All lines from the one with "nodes.update(build_hanger_nodes())" through the one with "obj.matrix_parent_inverse = Matrix.Identity(4)", and only those, are to be reproduced exactly, both ends included.
===== DATA LISTING =====
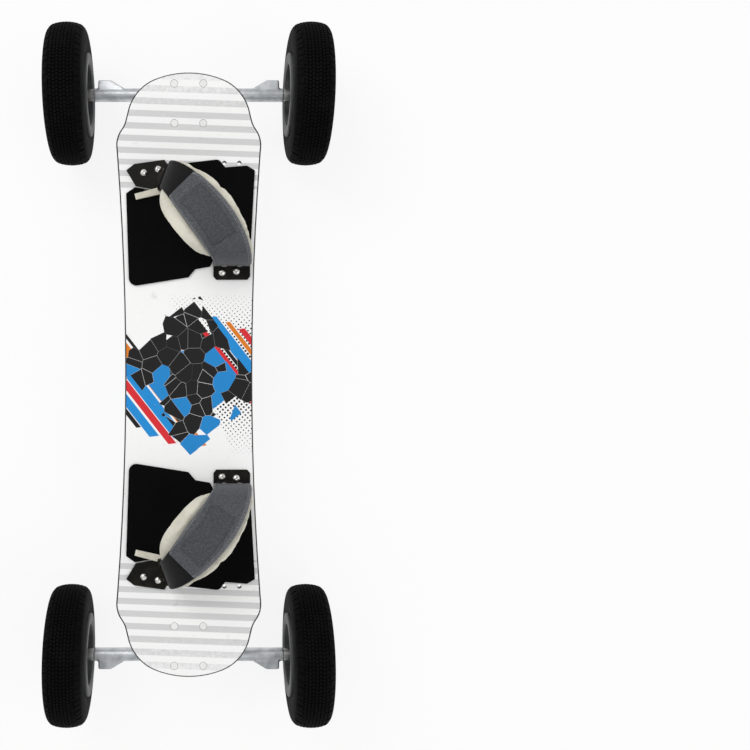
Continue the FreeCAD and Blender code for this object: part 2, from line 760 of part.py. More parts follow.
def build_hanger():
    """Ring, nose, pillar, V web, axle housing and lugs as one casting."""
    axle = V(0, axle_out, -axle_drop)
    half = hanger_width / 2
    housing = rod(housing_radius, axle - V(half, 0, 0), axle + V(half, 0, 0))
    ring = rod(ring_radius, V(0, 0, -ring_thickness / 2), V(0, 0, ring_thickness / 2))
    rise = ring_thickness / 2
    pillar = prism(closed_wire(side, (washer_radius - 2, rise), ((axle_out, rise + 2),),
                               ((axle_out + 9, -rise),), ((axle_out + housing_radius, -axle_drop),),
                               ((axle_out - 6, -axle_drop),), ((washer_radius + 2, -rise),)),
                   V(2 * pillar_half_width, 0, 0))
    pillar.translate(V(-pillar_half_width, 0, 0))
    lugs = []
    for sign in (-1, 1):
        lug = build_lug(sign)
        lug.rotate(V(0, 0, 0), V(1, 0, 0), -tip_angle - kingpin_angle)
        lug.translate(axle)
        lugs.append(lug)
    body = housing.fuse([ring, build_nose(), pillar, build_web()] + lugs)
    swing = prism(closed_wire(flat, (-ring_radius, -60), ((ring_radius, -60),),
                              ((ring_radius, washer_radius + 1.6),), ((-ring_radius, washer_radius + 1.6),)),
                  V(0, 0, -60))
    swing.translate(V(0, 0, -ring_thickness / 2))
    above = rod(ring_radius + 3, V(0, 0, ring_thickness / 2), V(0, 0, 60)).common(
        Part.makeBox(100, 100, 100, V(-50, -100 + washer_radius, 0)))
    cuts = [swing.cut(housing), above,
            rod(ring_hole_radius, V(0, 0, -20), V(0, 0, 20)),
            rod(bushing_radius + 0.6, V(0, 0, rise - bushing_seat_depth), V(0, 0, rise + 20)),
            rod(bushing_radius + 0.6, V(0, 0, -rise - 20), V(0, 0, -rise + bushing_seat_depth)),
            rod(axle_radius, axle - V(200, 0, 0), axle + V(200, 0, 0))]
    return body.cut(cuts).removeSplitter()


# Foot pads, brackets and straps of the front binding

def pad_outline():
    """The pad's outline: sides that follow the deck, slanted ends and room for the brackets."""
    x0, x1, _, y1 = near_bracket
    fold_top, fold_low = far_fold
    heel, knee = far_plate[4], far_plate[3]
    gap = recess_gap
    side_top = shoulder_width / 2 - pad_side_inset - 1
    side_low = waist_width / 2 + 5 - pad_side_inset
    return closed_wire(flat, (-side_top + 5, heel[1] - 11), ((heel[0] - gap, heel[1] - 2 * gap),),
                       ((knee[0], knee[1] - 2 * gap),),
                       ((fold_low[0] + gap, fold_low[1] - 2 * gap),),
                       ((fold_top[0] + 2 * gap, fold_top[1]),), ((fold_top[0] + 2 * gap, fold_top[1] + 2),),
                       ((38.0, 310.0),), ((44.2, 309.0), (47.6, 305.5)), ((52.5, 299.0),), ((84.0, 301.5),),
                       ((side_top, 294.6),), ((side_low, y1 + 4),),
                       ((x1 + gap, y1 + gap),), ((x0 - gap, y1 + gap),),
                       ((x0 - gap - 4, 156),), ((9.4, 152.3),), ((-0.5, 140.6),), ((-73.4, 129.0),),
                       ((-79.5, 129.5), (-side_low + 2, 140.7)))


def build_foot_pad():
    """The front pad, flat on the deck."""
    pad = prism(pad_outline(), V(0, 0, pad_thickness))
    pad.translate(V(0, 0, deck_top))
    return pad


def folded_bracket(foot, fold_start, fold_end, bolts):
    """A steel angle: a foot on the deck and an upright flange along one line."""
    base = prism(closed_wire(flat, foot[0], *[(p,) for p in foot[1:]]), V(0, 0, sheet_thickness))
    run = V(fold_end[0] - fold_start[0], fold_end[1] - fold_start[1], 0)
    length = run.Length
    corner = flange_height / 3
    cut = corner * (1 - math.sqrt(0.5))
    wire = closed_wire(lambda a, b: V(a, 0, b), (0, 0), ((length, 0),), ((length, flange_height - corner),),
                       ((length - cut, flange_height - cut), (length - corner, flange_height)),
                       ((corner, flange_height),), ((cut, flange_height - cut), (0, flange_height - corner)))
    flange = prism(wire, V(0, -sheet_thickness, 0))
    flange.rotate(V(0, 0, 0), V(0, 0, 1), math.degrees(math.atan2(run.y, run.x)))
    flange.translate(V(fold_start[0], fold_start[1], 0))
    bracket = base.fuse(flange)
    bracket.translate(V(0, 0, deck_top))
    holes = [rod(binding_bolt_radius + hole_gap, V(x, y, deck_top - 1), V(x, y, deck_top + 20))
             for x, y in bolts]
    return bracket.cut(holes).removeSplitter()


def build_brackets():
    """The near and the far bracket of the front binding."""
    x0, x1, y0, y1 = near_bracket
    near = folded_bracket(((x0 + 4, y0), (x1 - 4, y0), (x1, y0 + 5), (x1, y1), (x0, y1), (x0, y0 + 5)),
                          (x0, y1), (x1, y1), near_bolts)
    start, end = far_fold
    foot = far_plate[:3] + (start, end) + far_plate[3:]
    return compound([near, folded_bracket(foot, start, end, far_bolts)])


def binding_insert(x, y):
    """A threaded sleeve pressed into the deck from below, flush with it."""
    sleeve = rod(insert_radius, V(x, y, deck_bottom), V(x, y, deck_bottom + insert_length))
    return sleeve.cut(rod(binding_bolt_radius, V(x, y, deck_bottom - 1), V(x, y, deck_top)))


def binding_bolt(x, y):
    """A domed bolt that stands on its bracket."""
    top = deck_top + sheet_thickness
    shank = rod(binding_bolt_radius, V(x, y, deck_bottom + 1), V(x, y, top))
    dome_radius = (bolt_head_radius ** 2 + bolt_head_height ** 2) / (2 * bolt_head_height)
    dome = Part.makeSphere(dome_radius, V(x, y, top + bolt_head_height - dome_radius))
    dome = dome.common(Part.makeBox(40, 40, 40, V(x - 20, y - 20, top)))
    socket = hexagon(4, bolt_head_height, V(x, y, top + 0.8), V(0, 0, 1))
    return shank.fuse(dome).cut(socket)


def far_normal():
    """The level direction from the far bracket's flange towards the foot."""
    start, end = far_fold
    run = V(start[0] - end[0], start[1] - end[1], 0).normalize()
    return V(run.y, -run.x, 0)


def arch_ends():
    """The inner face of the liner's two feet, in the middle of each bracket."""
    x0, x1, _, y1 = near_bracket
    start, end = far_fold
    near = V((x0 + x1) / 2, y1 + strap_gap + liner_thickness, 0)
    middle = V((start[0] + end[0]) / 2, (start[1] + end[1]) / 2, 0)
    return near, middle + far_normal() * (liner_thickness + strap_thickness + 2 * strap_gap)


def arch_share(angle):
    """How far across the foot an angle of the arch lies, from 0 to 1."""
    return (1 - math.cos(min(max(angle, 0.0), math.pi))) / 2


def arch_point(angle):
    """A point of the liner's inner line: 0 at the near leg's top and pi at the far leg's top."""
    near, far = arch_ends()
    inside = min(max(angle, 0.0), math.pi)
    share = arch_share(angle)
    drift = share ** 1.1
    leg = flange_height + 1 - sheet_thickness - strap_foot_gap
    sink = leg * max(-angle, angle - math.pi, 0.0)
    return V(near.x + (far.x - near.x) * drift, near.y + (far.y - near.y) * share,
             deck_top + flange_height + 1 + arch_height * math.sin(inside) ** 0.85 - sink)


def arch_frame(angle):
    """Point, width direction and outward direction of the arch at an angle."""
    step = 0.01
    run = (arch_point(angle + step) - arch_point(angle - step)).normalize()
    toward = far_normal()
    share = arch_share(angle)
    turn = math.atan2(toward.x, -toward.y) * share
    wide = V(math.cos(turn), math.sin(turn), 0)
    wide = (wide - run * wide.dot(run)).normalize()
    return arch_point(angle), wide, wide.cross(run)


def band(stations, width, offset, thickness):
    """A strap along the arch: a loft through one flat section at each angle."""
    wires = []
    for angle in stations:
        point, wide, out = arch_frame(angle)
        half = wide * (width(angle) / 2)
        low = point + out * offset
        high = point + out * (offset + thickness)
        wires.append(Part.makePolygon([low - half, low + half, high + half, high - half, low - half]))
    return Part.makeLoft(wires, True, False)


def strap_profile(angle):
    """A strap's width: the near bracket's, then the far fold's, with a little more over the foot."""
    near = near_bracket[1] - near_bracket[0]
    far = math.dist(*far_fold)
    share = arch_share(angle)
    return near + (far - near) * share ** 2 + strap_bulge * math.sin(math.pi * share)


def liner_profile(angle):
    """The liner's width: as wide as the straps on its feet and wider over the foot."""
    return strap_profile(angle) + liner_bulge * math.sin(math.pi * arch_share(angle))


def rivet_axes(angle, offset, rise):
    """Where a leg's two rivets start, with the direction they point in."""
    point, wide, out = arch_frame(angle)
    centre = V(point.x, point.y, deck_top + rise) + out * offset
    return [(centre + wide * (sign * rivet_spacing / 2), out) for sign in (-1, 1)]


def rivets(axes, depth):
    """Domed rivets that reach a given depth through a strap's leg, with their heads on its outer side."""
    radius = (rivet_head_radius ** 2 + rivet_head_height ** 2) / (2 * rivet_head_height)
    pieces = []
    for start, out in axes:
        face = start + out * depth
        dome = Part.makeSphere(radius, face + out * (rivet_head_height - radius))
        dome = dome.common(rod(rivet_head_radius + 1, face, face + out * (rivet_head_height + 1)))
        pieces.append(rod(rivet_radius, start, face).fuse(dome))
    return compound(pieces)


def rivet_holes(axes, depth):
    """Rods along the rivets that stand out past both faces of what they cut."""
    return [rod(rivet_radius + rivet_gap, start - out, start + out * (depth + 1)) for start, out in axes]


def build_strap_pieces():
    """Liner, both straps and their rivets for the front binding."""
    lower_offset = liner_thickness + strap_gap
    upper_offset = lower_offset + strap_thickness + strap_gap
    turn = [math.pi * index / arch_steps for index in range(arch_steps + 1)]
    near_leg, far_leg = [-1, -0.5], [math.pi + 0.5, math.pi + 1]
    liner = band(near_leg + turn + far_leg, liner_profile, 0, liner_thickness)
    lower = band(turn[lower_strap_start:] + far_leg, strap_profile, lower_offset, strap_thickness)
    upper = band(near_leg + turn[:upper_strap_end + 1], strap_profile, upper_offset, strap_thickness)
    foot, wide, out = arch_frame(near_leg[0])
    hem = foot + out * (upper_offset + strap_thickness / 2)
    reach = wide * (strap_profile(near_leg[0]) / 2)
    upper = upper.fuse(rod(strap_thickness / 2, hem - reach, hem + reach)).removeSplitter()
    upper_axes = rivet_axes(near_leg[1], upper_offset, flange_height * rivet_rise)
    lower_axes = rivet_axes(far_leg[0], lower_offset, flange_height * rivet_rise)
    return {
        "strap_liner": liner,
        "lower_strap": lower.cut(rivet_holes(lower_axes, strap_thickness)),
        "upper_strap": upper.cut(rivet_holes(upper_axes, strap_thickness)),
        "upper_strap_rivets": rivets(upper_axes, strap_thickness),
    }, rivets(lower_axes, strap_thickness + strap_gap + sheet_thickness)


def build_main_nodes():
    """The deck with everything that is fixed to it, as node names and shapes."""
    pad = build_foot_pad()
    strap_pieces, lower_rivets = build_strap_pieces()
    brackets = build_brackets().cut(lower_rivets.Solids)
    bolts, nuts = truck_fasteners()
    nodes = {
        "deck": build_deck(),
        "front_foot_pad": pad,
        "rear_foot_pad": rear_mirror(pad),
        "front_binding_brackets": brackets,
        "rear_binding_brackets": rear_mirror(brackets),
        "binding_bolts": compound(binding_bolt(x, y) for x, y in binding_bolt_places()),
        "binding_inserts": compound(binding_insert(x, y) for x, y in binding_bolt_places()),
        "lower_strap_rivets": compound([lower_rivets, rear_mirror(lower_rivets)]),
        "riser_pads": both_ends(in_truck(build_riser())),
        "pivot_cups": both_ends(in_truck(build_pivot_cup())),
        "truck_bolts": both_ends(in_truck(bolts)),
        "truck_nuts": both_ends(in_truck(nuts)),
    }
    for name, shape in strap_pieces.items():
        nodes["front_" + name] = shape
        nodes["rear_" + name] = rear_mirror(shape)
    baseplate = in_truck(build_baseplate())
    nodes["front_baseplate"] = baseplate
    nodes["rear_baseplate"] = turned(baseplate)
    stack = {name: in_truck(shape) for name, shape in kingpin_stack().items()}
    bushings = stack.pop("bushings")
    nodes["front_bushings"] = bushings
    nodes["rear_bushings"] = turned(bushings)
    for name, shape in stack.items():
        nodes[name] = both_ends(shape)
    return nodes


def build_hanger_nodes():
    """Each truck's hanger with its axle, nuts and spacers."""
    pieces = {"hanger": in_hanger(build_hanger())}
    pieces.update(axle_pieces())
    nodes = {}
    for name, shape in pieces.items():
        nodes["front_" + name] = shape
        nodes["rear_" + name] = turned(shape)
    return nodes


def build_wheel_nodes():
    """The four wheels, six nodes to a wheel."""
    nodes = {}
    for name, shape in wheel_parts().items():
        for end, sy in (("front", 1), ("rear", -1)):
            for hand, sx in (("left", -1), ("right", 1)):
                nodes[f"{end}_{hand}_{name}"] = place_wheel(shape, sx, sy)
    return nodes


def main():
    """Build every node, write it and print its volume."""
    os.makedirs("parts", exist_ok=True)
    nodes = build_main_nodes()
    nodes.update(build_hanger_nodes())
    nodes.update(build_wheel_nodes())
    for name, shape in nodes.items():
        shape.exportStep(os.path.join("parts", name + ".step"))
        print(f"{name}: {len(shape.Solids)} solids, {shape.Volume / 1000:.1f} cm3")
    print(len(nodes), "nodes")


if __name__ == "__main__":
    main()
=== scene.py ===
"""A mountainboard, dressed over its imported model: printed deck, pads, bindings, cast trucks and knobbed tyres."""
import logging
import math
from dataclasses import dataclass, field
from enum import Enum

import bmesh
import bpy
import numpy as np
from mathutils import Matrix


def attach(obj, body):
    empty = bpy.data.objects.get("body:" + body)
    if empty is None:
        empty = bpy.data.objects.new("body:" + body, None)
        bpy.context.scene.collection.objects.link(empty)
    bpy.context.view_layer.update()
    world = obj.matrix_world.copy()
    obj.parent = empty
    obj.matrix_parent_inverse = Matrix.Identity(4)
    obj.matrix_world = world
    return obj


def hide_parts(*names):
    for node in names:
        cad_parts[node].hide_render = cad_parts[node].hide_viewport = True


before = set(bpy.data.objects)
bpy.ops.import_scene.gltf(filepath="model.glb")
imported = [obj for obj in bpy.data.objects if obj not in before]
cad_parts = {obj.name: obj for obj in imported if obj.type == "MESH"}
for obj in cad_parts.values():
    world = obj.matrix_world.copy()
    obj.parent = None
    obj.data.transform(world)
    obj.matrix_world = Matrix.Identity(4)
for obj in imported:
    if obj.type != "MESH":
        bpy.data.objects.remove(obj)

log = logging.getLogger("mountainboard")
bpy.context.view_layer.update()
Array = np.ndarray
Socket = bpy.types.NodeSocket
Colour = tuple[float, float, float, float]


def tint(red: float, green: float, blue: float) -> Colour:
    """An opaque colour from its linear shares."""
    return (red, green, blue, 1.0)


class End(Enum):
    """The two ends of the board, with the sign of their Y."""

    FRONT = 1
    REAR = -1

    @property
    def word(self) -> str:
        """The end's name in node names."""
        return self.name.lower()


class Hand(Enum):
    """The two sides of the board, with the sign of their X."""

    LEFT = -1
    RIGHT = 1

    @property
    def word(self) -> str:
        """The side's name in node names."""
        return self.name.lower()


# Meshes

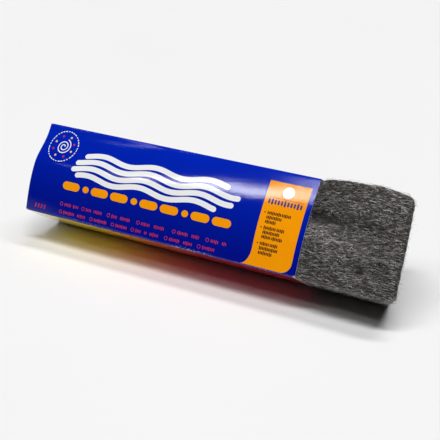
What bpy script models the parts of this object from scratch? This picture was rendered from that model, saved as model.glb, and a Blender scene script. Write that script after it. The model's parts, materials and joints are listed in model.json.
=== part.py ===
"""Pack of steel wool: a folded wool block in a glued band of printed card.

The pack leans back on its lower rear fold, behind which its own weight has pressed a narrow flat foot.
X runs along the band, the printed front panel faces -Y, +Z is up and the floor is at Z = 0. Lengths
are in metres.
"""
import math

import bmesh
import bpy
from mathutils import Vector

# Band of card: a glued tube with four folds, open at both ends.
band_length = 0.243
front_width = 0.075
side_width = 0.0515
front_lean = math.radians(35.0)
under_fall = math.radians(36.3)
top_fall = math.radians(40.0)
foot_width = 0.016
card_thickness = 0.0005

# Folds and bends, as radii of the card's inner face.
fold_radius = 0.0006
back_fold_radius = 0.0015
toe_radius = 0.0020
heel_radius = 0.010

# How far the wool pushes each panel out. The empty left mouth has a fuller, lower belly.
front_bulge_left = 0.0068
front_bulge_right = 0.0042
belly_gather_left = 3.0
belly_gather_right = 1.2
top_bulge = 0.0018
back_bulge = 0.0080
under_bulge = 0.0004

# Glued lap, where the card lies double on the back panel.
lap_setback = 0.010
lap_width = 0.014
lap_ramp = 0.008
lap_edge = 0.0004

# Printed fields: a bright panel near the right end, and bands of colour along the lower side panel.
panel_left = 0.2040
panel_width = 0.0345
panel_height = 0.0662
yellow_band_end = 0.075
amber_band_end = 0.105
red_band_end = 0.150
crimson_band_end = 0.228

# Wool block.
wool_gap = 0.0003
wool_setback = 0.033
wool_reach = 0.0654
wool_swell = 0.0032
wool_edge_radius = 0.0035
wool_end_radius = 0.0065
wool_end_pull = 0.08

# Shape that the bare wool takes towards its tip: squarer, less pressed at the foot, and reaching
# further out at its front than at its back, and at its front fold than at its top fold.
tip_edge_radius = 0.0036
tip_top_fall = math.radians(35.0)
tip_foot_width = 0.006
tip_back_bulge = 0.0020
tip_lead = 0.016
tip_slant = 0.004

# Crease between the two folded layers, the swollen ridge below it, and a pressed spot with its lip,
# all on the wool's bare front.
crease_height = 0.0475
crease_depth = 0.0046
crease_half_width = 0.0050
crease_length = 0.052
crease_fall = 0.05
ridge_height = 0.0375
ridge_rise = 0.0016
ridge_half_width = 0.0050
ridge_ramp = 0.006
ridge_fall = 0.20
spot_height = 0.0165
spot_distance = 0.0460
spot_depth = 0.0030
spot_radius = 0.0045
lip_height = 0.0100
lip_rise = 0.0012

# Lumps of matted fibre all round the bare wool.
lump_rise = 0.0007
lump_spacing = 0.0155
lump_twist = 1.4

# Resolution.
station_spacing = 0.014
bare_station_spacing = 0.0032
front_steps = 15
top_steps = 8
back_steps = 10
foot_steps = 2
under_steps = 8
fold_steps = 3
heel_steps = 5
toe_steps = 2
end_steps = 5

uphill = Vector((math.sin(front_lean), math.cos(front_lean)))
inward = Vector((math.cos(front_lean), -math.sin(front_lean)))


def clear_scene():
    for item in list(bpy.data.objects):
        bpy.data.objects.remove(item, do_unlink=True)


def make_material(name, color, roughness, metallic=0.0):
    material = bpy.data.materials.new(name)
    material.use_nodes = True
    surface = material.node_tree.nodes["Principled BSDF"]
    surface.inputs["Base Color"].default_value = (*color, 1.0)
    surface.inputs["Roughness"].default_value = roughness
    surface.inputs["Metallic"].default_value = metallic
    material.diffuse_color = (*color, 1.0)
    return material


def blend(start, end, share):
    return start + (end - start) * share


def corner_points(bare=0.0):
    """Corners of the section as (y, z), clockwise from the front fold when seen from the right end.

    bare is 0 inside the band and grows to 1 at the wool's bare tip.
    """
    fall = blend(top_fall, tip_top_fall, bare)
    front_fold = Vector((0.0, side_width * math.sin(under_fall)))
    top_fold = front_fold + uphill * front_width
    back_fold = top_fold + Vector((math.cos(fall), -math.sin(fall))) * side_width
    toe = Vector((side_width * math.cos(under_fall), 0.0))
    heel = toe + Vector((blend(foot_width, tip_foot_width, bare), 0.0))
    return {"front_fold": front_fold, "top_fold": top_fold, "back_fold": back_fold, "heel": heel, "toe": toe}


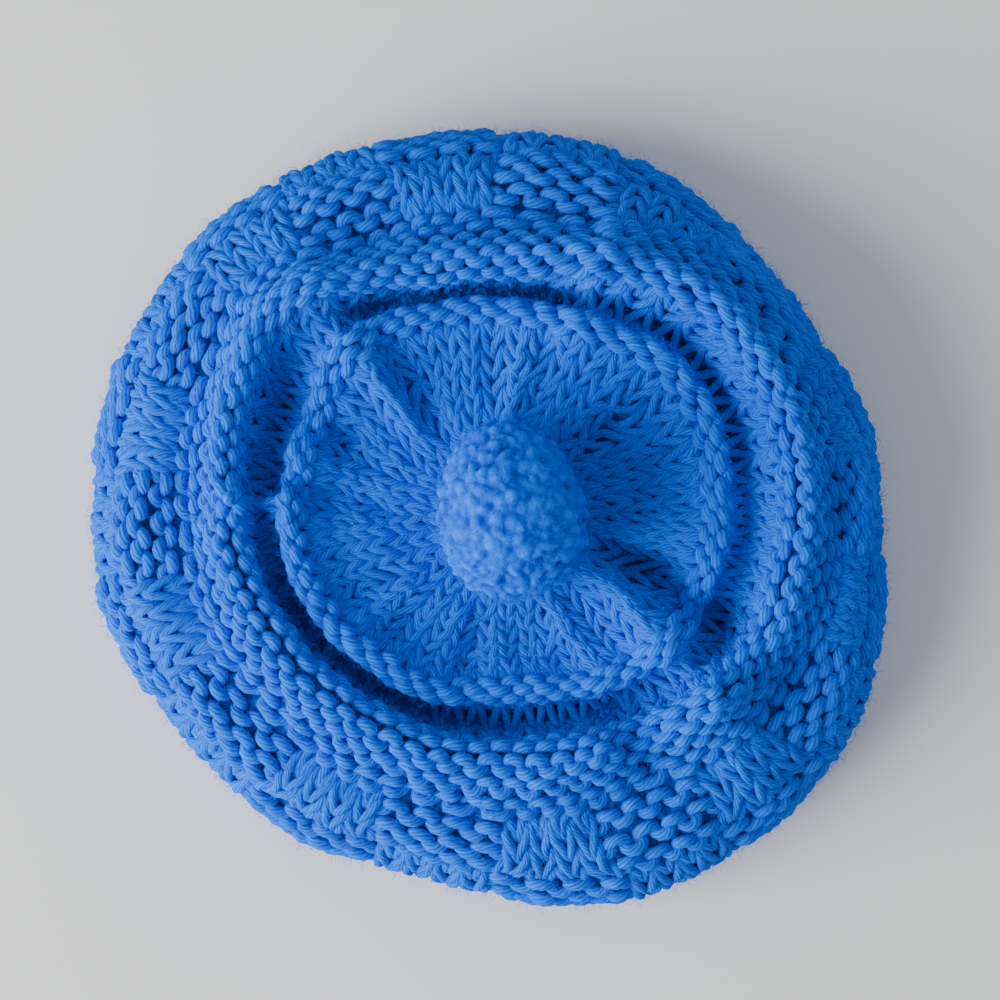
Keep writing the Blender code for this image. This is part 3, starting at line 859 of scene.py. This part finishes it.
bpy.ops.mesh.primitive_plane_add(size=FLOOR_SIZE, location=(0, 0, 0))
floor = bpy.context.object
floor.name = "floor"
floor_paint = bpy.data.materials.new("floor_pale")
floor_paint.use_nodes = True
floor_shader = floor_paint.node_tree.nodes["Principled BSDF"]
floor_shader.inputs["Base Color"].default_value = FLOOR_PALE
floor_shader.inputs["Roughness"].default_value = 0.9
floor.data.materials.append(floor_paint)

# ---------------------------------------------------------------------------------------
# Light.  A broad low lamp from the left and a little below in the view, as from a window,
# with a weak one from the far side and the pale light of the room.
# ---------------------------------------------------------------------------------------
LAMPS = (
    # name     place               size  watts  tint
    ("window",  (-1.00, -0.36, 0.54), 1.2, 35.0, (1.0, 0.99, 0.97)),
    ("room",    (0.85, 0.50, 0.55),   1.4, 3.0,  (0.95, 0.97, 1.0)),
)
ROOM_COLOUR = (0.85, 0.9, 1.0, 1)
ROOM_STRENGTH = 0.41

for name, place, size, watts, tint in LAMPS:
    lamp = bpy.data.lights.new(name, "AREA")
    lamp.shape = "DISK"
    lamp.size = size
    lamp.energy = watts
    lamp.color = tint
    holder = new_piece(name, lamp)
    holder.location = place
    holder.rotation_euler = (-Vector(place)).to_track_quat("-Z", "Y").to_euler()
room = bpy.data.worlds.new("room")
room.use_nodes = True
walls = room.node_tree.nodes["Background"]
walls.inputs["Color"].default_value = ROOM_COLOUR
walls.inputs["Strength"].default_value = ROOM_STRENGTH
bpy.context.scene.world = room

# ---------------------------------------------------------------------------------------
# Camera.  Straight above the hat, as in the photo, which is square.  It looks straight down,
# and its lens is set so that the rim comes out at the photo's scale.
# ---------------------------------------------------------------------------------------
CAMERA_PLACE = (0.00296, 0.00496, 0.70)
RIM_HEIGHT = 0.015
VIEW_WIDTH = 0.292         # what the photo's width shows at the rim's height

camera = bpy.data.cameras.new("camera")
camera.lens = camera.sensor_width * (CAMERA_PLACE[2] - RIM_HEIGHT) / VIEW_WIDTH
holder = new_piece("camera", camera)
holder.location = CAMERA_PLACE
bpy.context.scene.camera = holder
=====
_ANSWER FOR THIS EXERCISE:_
    nodes.update(build_hanger_nodes())
    nodes.update(build_wheel_nodes())
    for name, shape in nodes.items():
        shape.exportStep(os.path.join("parts", name + ".step"))
        print(f"{name}: {len(shape.Solids)} solids, {shape.Volume / 1000:.1f} cm3")
    print(len(nodes), "nodes")


if __name__ == "__main__":
    main()
=== scene.py ===
"""A mountainboard, dressed over its imported model: printed deck, pads, bindings, cast trucks and knobbed tyres."""
import logging
import math
from dataclasses import dataclass, field
from enum import Enum

import bmesh
import bpy
import numpy as np
from mathutils import Matrix


def attach(obj, body):
    empty = bpy.data.objects.get("body:" + body)
    if empty is None:
        empty = bpy.data.objects.new("body:" + body, None)
        bpy.context.scene.collection.objects.link(empty)
    bpy.context.view_layer.update()
    world = obj.matrix_world.copy()
    obj.parent = empty
    obj.matrix_parent_inverse = Matrix.Identity(4)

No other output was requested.